The ancient Celts had seven herbs that were valued as sacred.
Here are a three of them that spring to mind and are easily recognisable.
Dandelion ( Caisearbhán), (bitter stalk). Pissenlit (pissy beds), in French, speaks for the plant’s best-known property, but studies continue for its medicinal potential, whether diuretic, anti-inflammatory, anti-oxidative, anti-carcinogenic, analgesic, anti-coagulatory or prebiotic.
Comfrey ( Lus na gcnámh mbriste), (Plant of the broken bone) and Knitbone, Comfrey was used in traditional medicine as a treatment for arthritis and other bone ailments.
Mistletoe (Drualas),it’s not an Irish native plant, although, strangely enough, there is an Irish word for it, “drualas”, that seems to be fairly ancient.
The others are Mugwort ( Mongach meisce), Guelder Rose (Caor chon), and Nettle (neantóg).

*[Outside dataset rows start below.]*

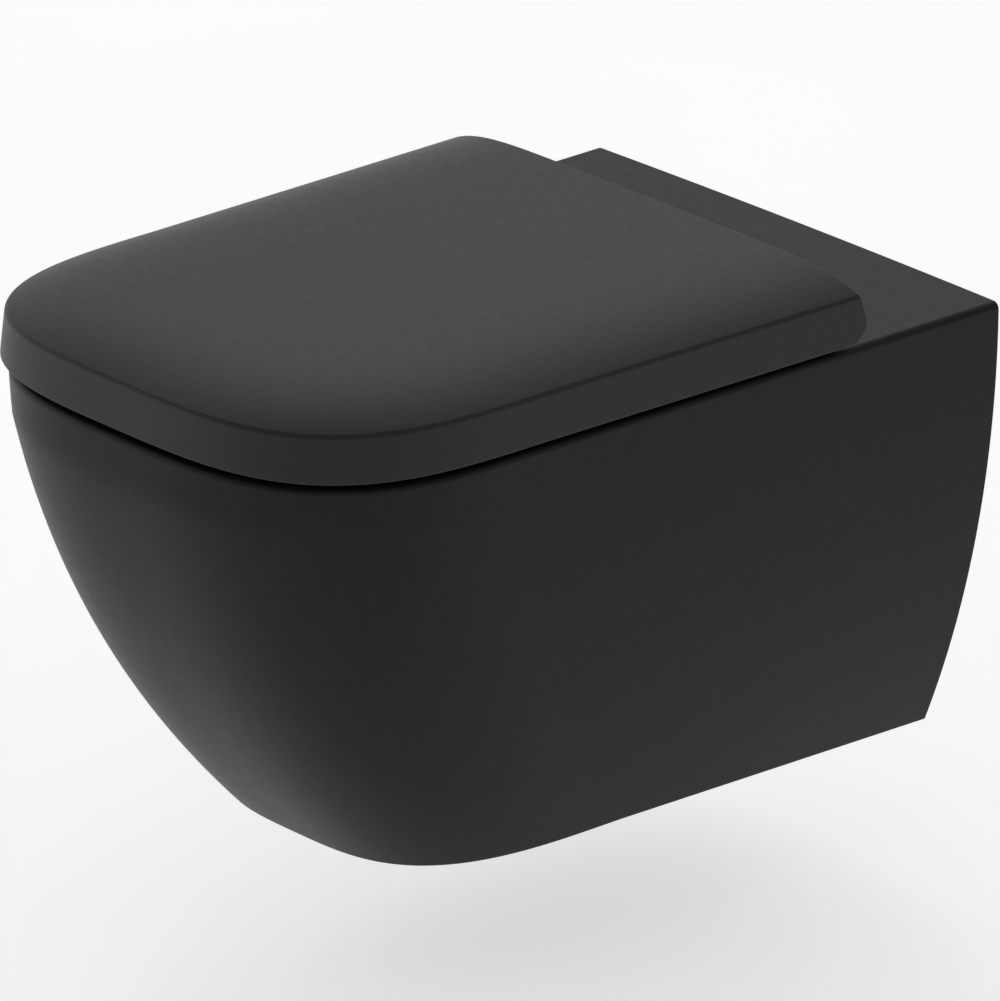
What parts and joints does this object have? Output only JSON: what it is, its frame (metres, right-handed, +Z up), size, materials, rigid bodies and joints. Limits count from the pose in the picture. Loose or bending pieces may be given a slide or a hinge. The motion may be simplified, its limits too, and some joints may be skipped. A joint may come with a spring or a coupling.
{
  "type": "wall-hung toilet",
  "caption": "Wall-hung toilet: ceramic pan with horizontal waste outlet and concealed wall fixings, under a wrap-over soft-close seat and cover on lift-off hinges.",
  "frame": {"origin": "on the wall face of the pan, midway between the two wall fixings", "axes": "+Y out of the pan's back into the wall, +Z up, +X to the right as seen from in front"},
  "size_m": [0.3722, 0.5412, 0.3379],
  "materials": {
    "ceramic": "matte glaze",
    "duroplast": "matte",
    "rubber": "matte",
    "steel": "brushed",
    "brass": "machined",
    "nylon": "moulded",
    "hinge_plastic": "moulded"
  },
  "bodies": {
    "pan": {"pan_body": "ceramic", "inlet_seal": "rubber", "outlet_seal": "rubber", "fixing_sleeve_left": "nylon", "fixing_sleeve_right": "nylon", "anchor_bush_left": "steel", "anchor_bush_right": "steel", "clamp_screw_left": "steel", "clamp_screw_right": "steel", "clamp_insert_left": "brass", "clamp_insert_right": "brass", "hinge_gasket_left": "rubber", "hinge_gasket_right": "rubber", "hinge_post_left": "steel", "hinge_post_right": "steel", "hinge_dowel_left": "rubber", "hinge_dowel_right": "rubber", "dowel_nut_left": "brass", "dowel_nut_right": "brass"},
    "hinge_set": {"hinge_block_left": "hinge_plastic", "hinge_block_right": "hinge_plastic", "seat_damper": "steel", "cover_damper": "steel", "seat_pin": "steel", "cover_pin": "steel", "release_spring_left": "steel", "release_spring_right": "steel"},
    "button_left": {"release_button_left": "nylon"},
    "button_right": {"release_button_right": "nylon"},
    "seat": {"seat_ring": "duroplast", "seat_buffer_front_left": "rubber", "seat_buffer_front_right": "rubber", "seat_buffer_rear_left": "rubber", "seat_buffer_rear_right": "rubber"},
    "lid": {"cover": "duroplast", "cover_buffer_left": "rubber", "cover_buffer_right": "rubber"}
  },
  "joints": [
    {"name": "lift_off", "type": "slide", "parent": "pan", "child": "hinge_set", "axis": [0, 0, 1], "range_m": [0, 0.04]},
    {"name": "seat_hinge", "type": "hinge", "parent": "hinge_set", "child": "seat", "pos_m": [0, -0.1255, 0.0988], "axis": [-1, 0, 0], "range_deg": [0, 98]},
    {"name": "cover_hinge", "type": "hinge", "parent": "seat", "child": "lid", "pos_m": [0, -0.1255, 0.0988], "axis": [1, 0, 0], "range_deg": [-98, 0]},
    {"name": "release_left", "type": "slide", "parent": "hinge_set", "child": "button_left", "axis": [0, 1, 0], "range_m": [0, 0.003], "stiffness_N_per_m": 400, "springref_m": -0.002, "deforming": ["release_spring_left"]},
    {"name": "release_right", "type": "slide", "parent": "hinge_set", "child": "button_right", "axis": [0, 1, 0], "range_m": [0, 0.003], "stiffness_N_per_m": 400, "springref_m": -0.002, "deforming": ["release_spring_right"]}
  ]
}
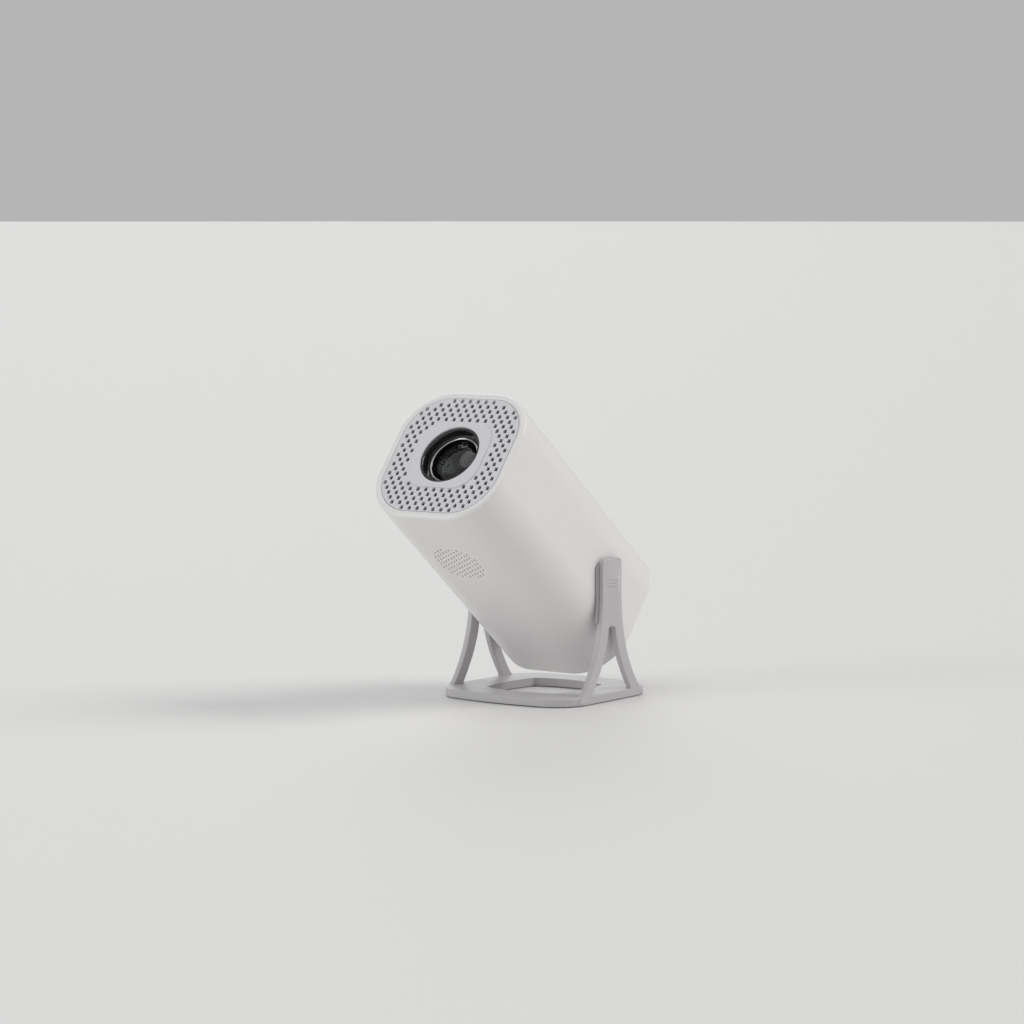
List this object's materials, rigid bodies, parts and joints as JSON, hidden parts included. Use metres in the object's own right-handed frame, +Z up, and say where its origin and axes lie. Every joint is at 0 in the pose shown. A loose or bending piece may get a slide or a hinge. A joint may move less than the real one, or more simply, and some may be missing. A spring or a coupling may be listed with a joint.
{
  "type": "portable home projector",
  "caption": "Rounded-square portable projector with a perforated front and central lens, tilting between the two arms of a ring-based stand.",
  "frame": {"origin": "on the surface the stand rests on, under the middle of the object's box at rest", "axes": "+Z up, the lens looks towards -Y and up, +X runs along the tilt axis"},
  "size_m": [0.1218, 0.225, 0.2265],
  "materials": {
    "shell": "satin pearl-silver paint on moulded plastic",
    "plate": "satin light grey plastic",
    "stand": "satin warm grey plastic",
    "accent": "satin grey plastic",
    "black_plastic": "black plastic",
    "gloss_black": "dark translucent plastic",
    "electronics": "sleeved capacitor",
    "rubber": "matt black rubber",
    "steel": "plated steel",
    "aluminium": "extruded aluminium",
    "glass": "coated optical glass",
    "chrome": "bright plated",
    "board": "green solder mask",
    "nylon": "natural nylon",
    "paper": "coated paper cone",
    "led": "phosphor and clear resin"
  },
  "bodies": {
    "stand": {"stand_frame": "stand", "base_weight": "steel", "base_screw_1": "steel", "base_screw_2": "steel", "base_screw_3": "steel", "base_screw_4": "steel", "rubber_foot_1": "rubber", "rubber_foot_2": "rubber", "rubber_foot_3": "rubber", "rubber_foot_4": "rubber", "hinge_washer_left": "rubber", "hinge_washer_right": "rubber", "hinge_screw_left": "steel", "hinge_screw_right": "steel"},
    "projector": {"outer_shell": "shell", "rear_cover": "shell", "front_plate": "plate", "lens_guide": "black_plastic", "optical_block": "black_plastic", "air_duct": "black_plastic", "fan_housing": "black_plastic", "dc_socket": "black_plastic", "audio_socket": "black_plastic", "lcd_panel": "black_plastic", "ir_window": "gloss_black", "capacitor_1": "electronics", "capacitor_2": "electronics", "rear_screw_1": "steel", "rear_screw_2": "steel", "rear_screw_3": "steel", "rear_screw_4": "steel", "hinge_plate_left": "steel", "hinge_plate_right": "steel", "speaker_basket": "steel", "processor_shield": "steel", "wifi_module": "steel", "heat_sink": "aluminium", "condenser_lens": "glass", "front_fresnel_lens": "glass", "rear_fresnel_lens": "glass", "reflector": "chrome", "hdmi_socket": "chrome", "usb_socket": "chrome", "main_board": "board", "driver_board": "board", "button_board": "board", "hinge_bush_left": "nylon", "hinge_bush_right": "nylon", "speaker_cone": "paper", "led_module": "led", "status_light": "led"},
    "lens": {"lens_barrel": "black_plastic", "front_lens": "glass", "middle_lens": "glass", "rear_lens": "glass", "lens_retaining_ring": "chrome"},
    "focus_ring": {"focus_ring": "nylon"},
    "focus_wheel": {"focus_wheel": "accent"},
    "power_button": {"power_button": "accent"},
    "fan": {"fan_rotor": "black_plastic"}
  },
  "joints": [
    {"name": "tilt", "type": "hinge", "parent": "stand", "child": "projector", "pos_m": [0, 0.03655, 0.092], "axis": [-1, 0, 0], "range_deg": [-38.7, 141.3]},
    {"name": "focus_wheel_turn", "type": "hinge", "parent": "projector", "child": "focus_wheel", "pos_m": [0, -0.03347, 0.20453], "axis": [0, -0.7804, 0.6252], "range_deg": [-180, 180]},
    {"name": "focus_ring_turn", "type": "hinge", "parent": "projector", "child": "focus_ring", "pos_m": [0, -0.061, 0.17016], "axis": [0, -0.7804, 0.6252], "range_deg": [-76, 76]},
    {"name": "lens_travel", "type": "slide", "parent": "projector", "child": "lens", "axis": [0, -0.7804, 0.6252], "range_m": [-0.0025, 0.0025]},
    {"name": "power_button_press", "type": "slide", "parent": "projector", "child": "power_button", "axis": [0, -0.6252, -0.7804], "range_m": [0, 0.0012], "stiffness_N_per_m": 400, "springref_m": -0.0005},
    {"name": "fan_spin", "type": "hinge", "parent": "projector", "child": "fan", "pos_m": [0, 0.07043, 0.07511], "axis": [0, -0.7804, 0.6252], "continuous": true}
  ],
  "couplings": [
    {"joint": "focus_wheel_turn", "follows": "lens_travel", "rad_per_m": 1250},
    {"joint": "focus_ring_turn", "follows": "lens_travel", "rad_per_m": -526.32}
  ]
}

In Gaelic Irish, Dandelion is called lus Bhríd(Brigid’s plant) or Bearnán Bríd (indented one of Brigid) where “lus” is the Irish equivalent of the English “wort,” or “plant.”
Dandelion roots can be used to make coffee, when roasted, while the leaves are used widely in teas, and are considered by many to be a delicacy in salads.